If he can summon the money from elsewhere – through spending cuts, departmental savings or tax revenue – we may see some crowd-pleasing presents for the public. A cut on alcohol duty perhaps, or maybe scrapping air passenger duty for children.
On the subject of spending cuts, Osborne has said before that billions of pounds more are needed to erase the deficit, which is taking longer than he had first anticipated. He may not use this Autumn Statement or the final Budget before the election to outline any substantive cuts.
But he may feel he has no choice given the size of the deficit and the increased borrowing in recent months because of lower-than-expected tax receipts.
And he may reason that it's better to do that now in December than March or April on the doorstep of an election.
If he does, it's likely that the sizeable welfare budget will be hit even harder. In the past he has also sought to drive down departmental budgets with "efficiency" savings, such as renegotiating contracts with service providers.
"Now that the political parties are gearing up for next year's general election it is likely that the political decision making process will become bogged down," BDO's Richard Rose.

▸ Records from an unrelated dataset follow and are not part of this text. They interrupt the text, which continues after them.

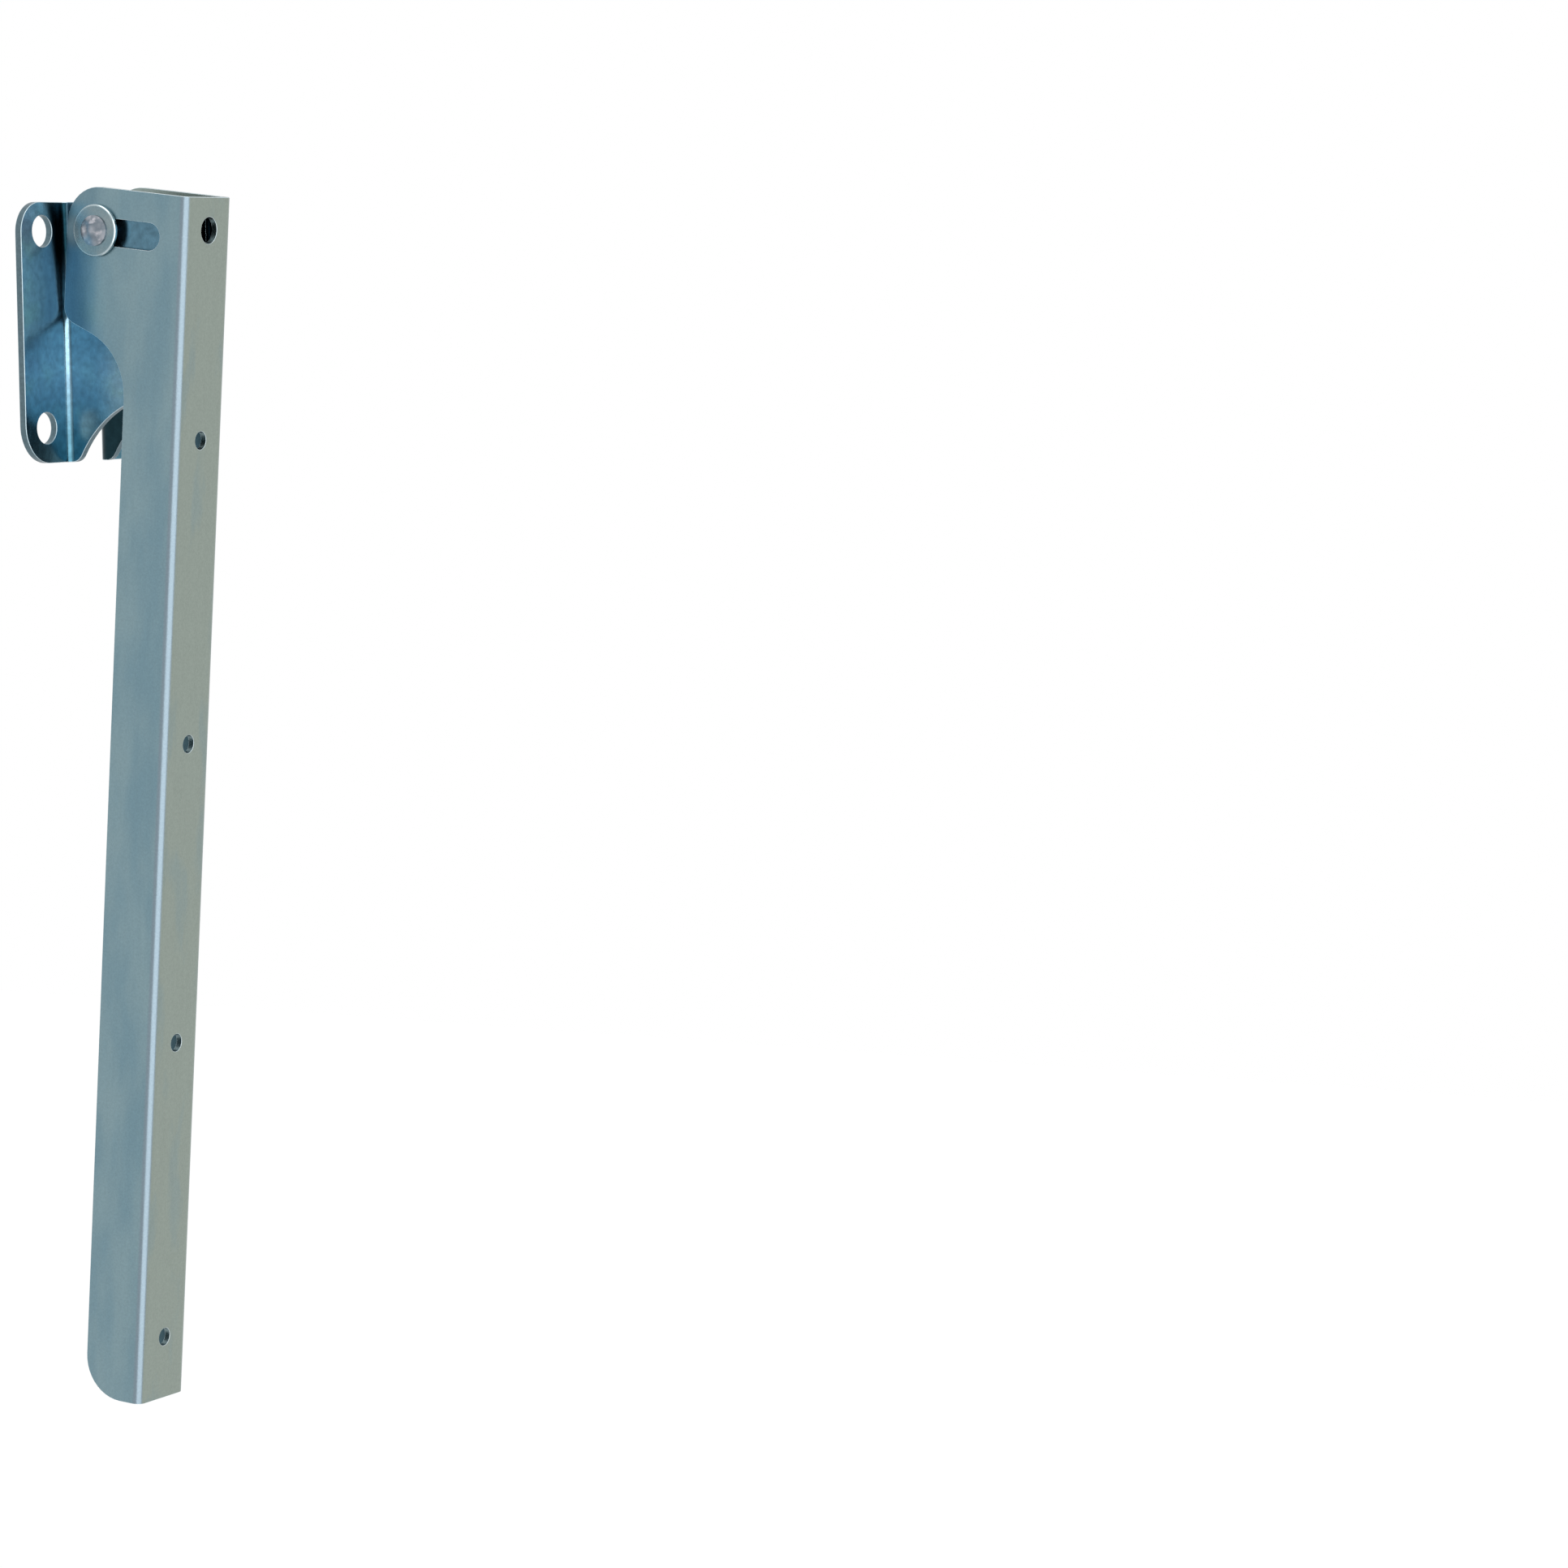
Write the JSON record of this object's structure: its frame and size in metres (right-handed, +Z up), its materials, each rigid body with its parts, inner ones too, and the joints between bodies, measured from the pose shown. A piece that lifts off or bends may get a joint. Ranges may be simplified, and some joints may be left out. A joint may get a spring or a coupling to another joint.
{
  "type": "folding shelf bracket",
  "caption": "Folding shelf bracket of zinc-plated sheet steel: a channel arm with slotted ears hangs on a riveted pin between wall wings and swings up to carry a shelf.",
  "frame": {"origin": "in the wall plane, at the centre of the four wall screw holes", "axes": "+X out of the wall, +Y along the wall, +Z up; the arm hangs folded down beside the wall"},
  "size_m": [0.0541, 0.066, 0.4028],
  "materials": {
    "bracket_zinc": "blue passivated zinc",
    "arm_zinc": "blue passivated zinc",
    "pin_zinc": "zinc, hammered head",
    "washer_zinc": "zinc plated"
  },
  "bodies": {
    "bracket": {"wall_bracket": "bracket_zinc", "pivot_pin": "pin_zinc", "near_washer": "washer_zinc", "far_washer": "washer_zinc"},
    "arm": {"support_arm": "arm_zinc"}
  },
  "joints": [
    {"name": "fold", "type": "hinge", "parent": "bracket", "child": "arm", "pos_m": [0.0178, 0, 0.032], "axis": [0, -1, 0], "range_deg": [0, 96.2]}
  ]
}
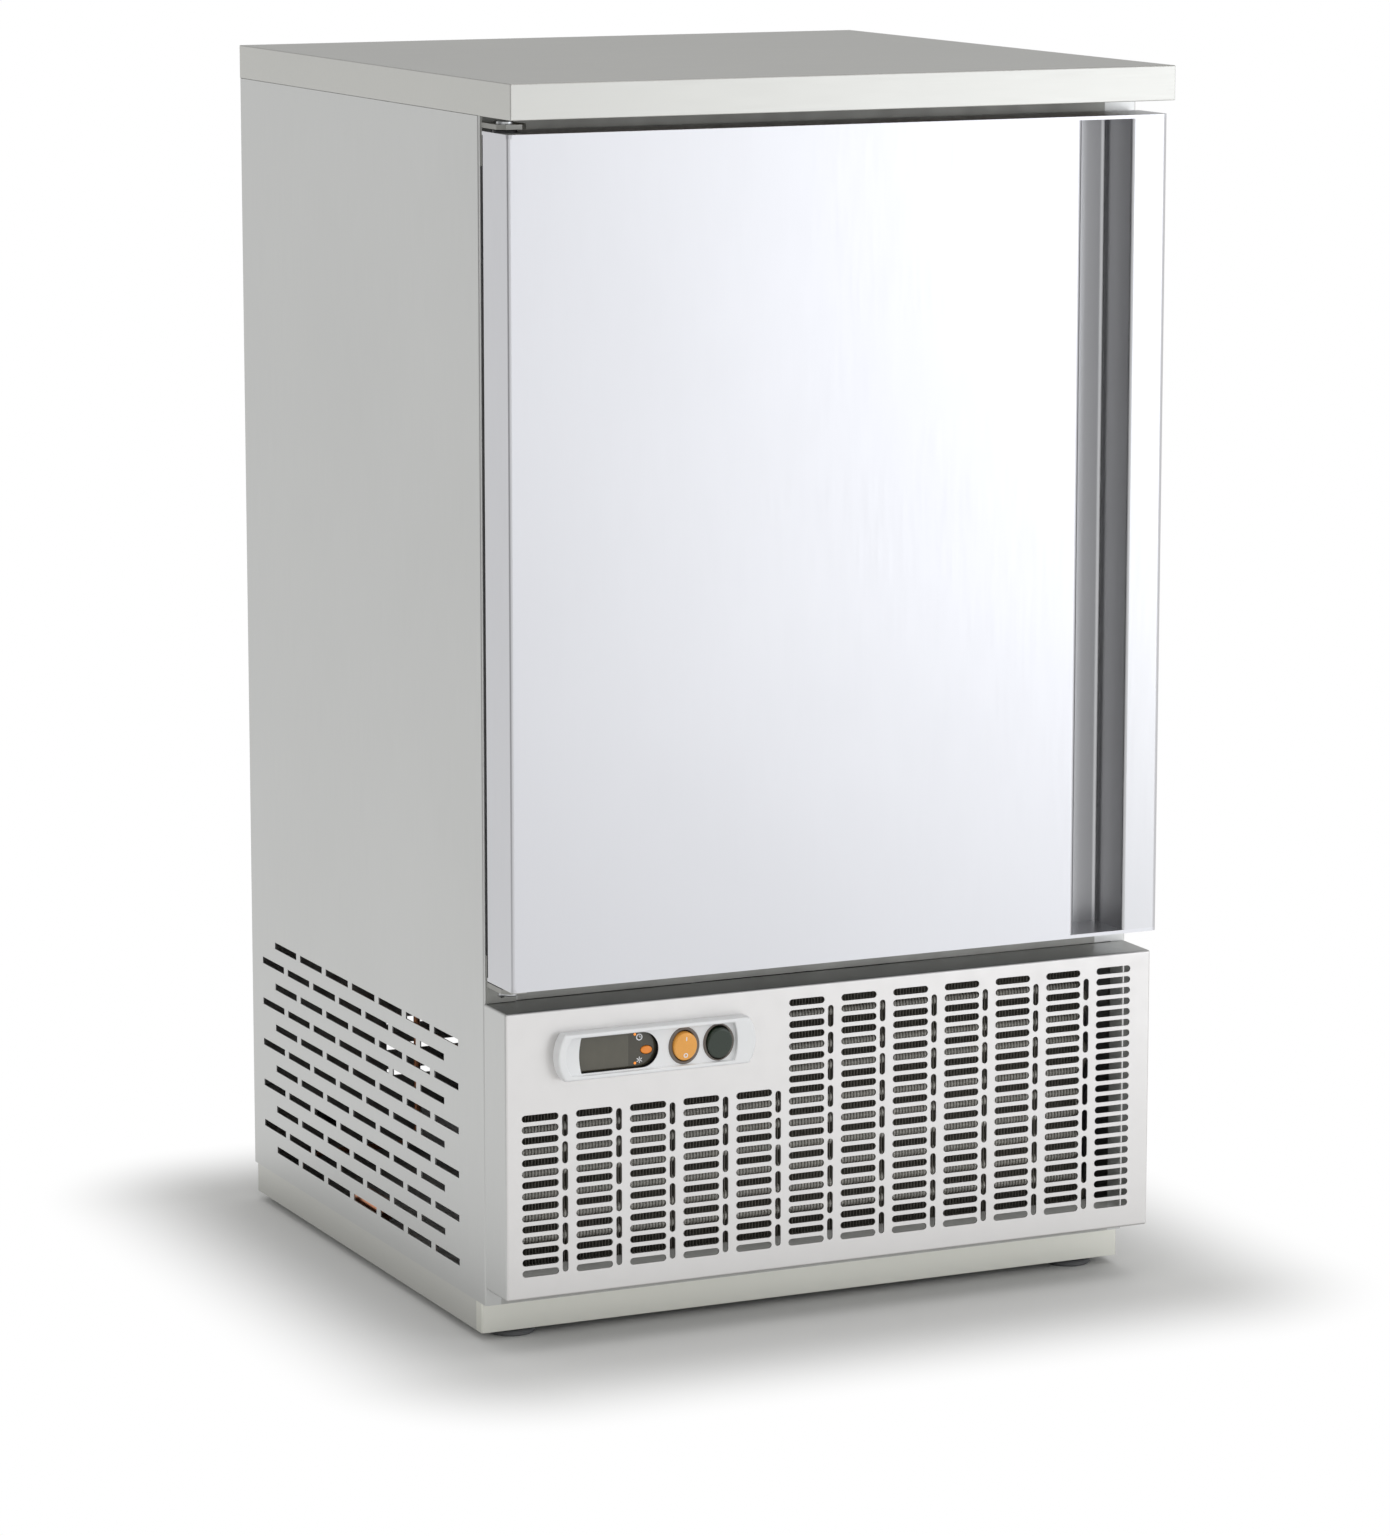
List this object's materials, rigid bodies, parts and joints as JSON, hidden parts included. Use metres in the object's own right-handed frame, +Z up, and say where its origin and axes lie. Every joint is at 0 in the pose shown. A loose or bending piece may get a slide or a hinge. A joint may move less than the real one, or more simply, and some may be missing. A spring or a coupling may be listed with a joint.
{
  "type": "glass froster",
  "caption": "Upright stainless steel glass froster with one hinged door, a worktop, a slotted grille with rocker switches, wire shelves and a fan cooled refrigerating unit.",
  "frame": {"origin": "on the floor, under the middle of the worktop", "axes": "+X to the right as seen from the front, +Y to the back, +Z up; the door faces -Y"},
  "size_m": [0.6, 0.613, 1.044],
  "materials": {
    "stainless_steel": "fine brushed stainless steel",
    "grille_steel": "satin stainless steel",
    "liner_steel": "satin stainless steel",
    "galvanised_steel": "zinc coated",
    "chipboard": "raw board",
    "foam": "cut foam",
    "grey_plastic": "matt",
    "gasket_rubber": "matt",
    "black_plastic": "matt",
    "white_plastic": "satin gloss",
    "dark_window": "gloss, smoked",
    "orange_plastic": "translucent gloss",
    "green_plastic": "gloss",
    "collar_plastic": "satin",
    "fin_aluminium": "mill finish",
    "copper_tube": "drawn copper",
    "black_enamel": "gloss enamel",
    "shelf_wire": "plastic coated"
  },
  "bodies": {
    "cabinet": {"base_plate": "galvanised_steel", "breaker_strip": "grey_plastic", "cable_gland": "black_plastic", "compressor": "black_enamel", "compressor_mounts": "gasket_rubber", "condenser_fan_motor": "black_enamel", "condenser_fins": "fin_aluminium", "condenser_hood": "galvanised_steel", "condenser_tubes": "copper_tube", "control_bezel": "white_plastic", "controller_body": "black_plastic", "controller_lens": "dark_window", "deck_sheet": "galvanised_steel", "defrost_switch": "collar_plastic", "discharge_pipe": "copper_tube", "drain_pipe": "grey_plastic", "evaporating_tray": "grey_plastic", "evaporator": "fin_aluminium", "evaporator_cover": "liner_steel", "evaporator_fan_motor": "black_enamel", "filter_drier": "copper_tube", "foot_inserts": "galvanised_steel", "front_frame": "stainless_steel", "grille_panel": "grille_steel", "hinge_brackets": "galvanised_steel", "hinge_pins": "galvanised_steel", "inner_liner": "liner_steel", "insulation": "foam", "liquid_pipe": "copper_tube", "plinth_front": "stainless_steel", "plinth_skirts": "stainless_steel", "power_switch": "collar_plastic", "rear_cover": "galvanised_steel", "rear_panel": "galvanised_steel", "relay_box": "black_plastic", "roof_sheet": "galvanised_steel", "shelf_supports": "liner_steel", "side_panel_left": "stainless_steel", "side_panel_right": "stainless_steel", "suction_pipe": "copper_tube", "wire_shelf_lower": "shelf_wire", "wire_shelf_upper": "shelf_wire", "worktop": "stainless_steel", "worktop_core": "chipboard"},
    "door": {"door_skin": "stainless_steel", "door_grip": "stainless_steel", "door_caps": "stainless_steel", "door_foam": "foam", "door_liner": "liner_steel", "door_gasket": "gasket_rubber", "door_bushes": "black_plastic"},
    "power_rocker": {"power_rocker": "orange_plastic"},
    "defrost_rocker": {"defrost_rocker": "green_plastic"},
    "set_key": {"set_key": "orange_plastic"},
    "condenser_fan": {"condenser_fan_blade": "black_plastic"},
    "evaporator_fan": {"evaporator_fan_blade": "black_plastic"},
    "foot_front_left": {"foot_front_left": "black_plastic"},
    "foot_front_right": {"foot_front_right": "black_plastic"},
    "foot_rear_left": {"foot_rear_left": "black_plastic"},
    "foot_rear_right": {"foot_rear_right": "black_plastic"}
  },
  "joints": [
    {"name": "door_hinge", "type": "hinge", "parent": "cabinet", "child": "door", "pos_m": [-0.288, -0.2645, 0.31], "axis": [0, 0, -1], "range_deg": [0, 110]},
    {"name": "power_rocker_tilt", "type": "hinge", "parent": "cabinet", "child": "power_rocker", "pos_m": [-0.1433, -0.2909, 0.25025], "axis": [1, 0, 0], "range_deg": [-14, 0]},
    {"name": "defrost_rocker_tilt", "type": "hinge", "parent": "cabinet", "child": "defrost_rocker", "pos_m": [-0.1119, -0.2909, 0.25025], "axis": [1, 0, 0], "range_deg": [-14, 0]},
    {"name": "set_key_press", "type": "slide", "parent": "cabinet", "child": "set_key", "axis": [0, 1, 0], "range_m": [0, 0.0008], "stiffness_N_per_m": 500},
    {"name": "condenser_fan_spin", "type": "hinge", "parent": "cabinet", "child": "condenser_fan", "pos_m": [0, 0, 0.1522], "axis": [0, 1, 0], "continuous": true},
    {"name": "evaporator_fan_spin", "type": "hinge", "parent": "cabinet", "child": "evaporator_fan", "pos_m": [0, 0, 0.855], "axis": [0, 1, 0], "continuous": true},
    {"name": "foot_front_left_screw", "type": "slide", "parent": "cabinet", "child": "foot_front_left", "axis": [0, 0, -1], "range_m": [0, 0.012]},
    {"name": "foot_front_right_screw", "type": "slide", "parent": "cabinet", "child": "foot_front_right", "axis": [0, 0, -1], "range_m": [0, 0.012]},
    {"name": "foot_rear_left_screw", "type": "slide", "parent": "cabinet", "child": "foot_rear_left", "axis": [0, 0, -1], "range_m": [0, 0.012]},
    {"name": "foot_rear_right_screw", "type": "slide", "parent": "cabinet", "child": "foot_rear_right", "axis": [0, 0, -1], "range_m": [0, 0.012]}
  ]
}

"No doubt there will be some headlines for show, but the fact that the UK has a coalition government will mean that we will not see the usual tax giveaways that you would usually expect from a government at the end of its term.
"This particular sweetener will be highlighted in the party manifestos and campaigns but will have to wait until after the election."
Whatever happens in this budget, it must follow Osborne's simple rule: fiscal neutrality, so that all spending and tax cuts are funded by savings and tax rises elsewhere.
Most of the signs are that this will be a light Autumn Statement. There will be grand-sounding statements to flesh out past spending announcements, but with no new money on top. There will be more rhetoric and tinkering around tax avoidance. There may even be a small stocking filler or two.
Underneath George Osborne's Christmas tree at the Treasury in 2014 there won't be any coal. But there won't be any big presents either.